Having checked all the bedrooms-seven in all-Danny selected one of the smaller rooms in which to spend his first night. After he'd looked through the wardrobe and the chest of drawers, he concluded that it had to be Nick's old room, because there was a rack of suits, a drawer full of shirts and a row of shoes that fitted him perfectly, but looked as if they had been worn by a soldier who spent most of his time in uniform and had little interest in fashion.
Once Danny had unpacked, he decided to venture higher and find out what was on the top floor. He came across a children's room that looked as if it had never been slept in, next door to a nursery full of toys that no child had ever played with. His thoughts turned to Beth and Christy. He looked out of the nursery window onto a large garden. Even in the fading light of dusk he could see that the lawn was overgrown from years of neglect.

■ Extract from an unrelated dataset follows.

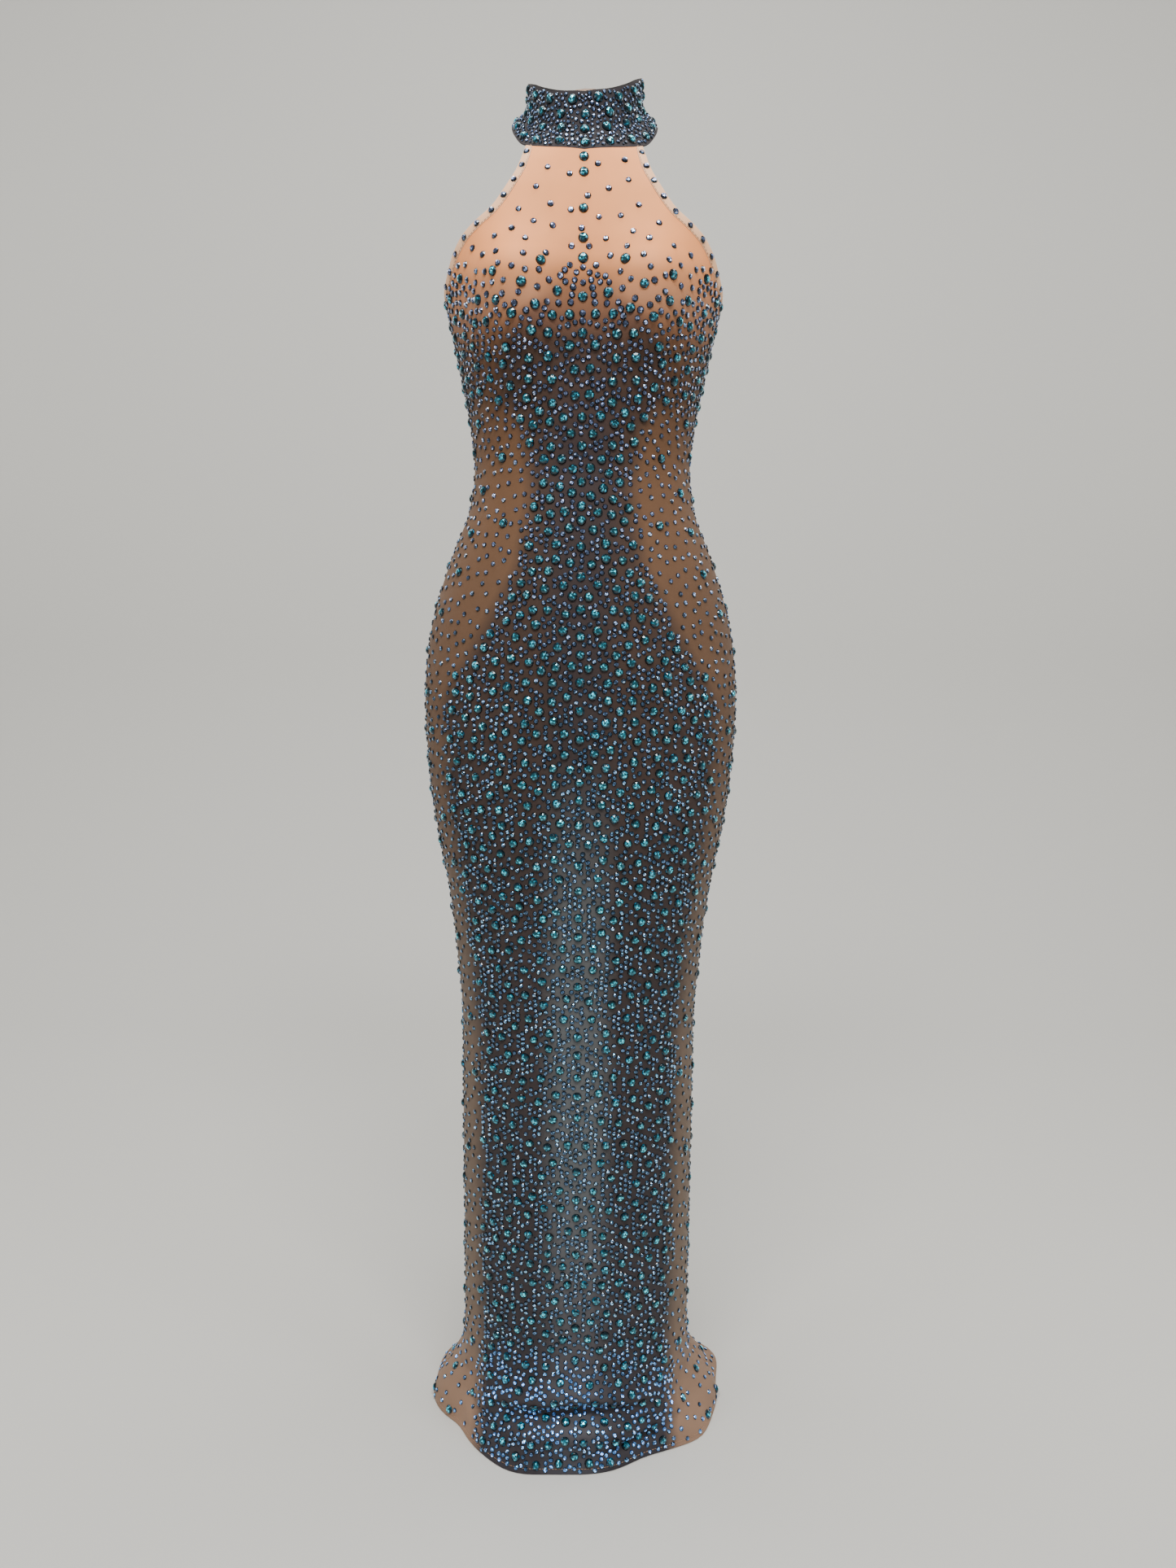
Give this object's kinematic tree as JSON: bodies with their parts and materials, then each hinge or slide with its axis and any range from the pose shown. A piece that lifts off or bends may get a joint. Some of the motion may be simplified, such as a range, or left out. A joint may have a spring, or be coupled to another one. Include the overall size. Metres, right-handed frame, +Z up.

Danny returned to Nick's room, undressed and ran himself a bath. He sat in it, deep in thought, and didn't move until the water had turned cold. Once he'd dried himself, he decided against wearing Nick's silk pajamas and climbed straight into bed. Within minutes he was fast asleep. The mattress was more like the one he had become accustomed to in prison.
Danny leaped out of bed the following morning, pulled on a pair of pants, grabbed a silk dressing gown that was hanging on the back of the door, and went in search of the kitchen.
He descended a small uncarpeted staircase to a dark basement, where he discovered a large kitchen with an Aga and shelves full of glass bottles containing he knew not what. He was amused by a line of little bells attached to the wall, marked "Drawing Room," "Master Bedroom," "Study," "Nursery" and "Front Door." He began to search for some food, but couldn't find anything that hadn't passed its sell-by date years before. He now realized what the smell was that pervaded the whole house. If there was any money in Nick's bank account, the first thing he needed to do was employ a cleaner. He pulled open one of the large windows to allow a gust of fresh air to enter the room, into which it hadn't been invited for some time.
Having failed to find anything to eat, Danny returned to the bedroom to get dressed. He chose the least conservative garments he could find from Nick's wardrobe, but still ended up looking like a Guards captain on furlough.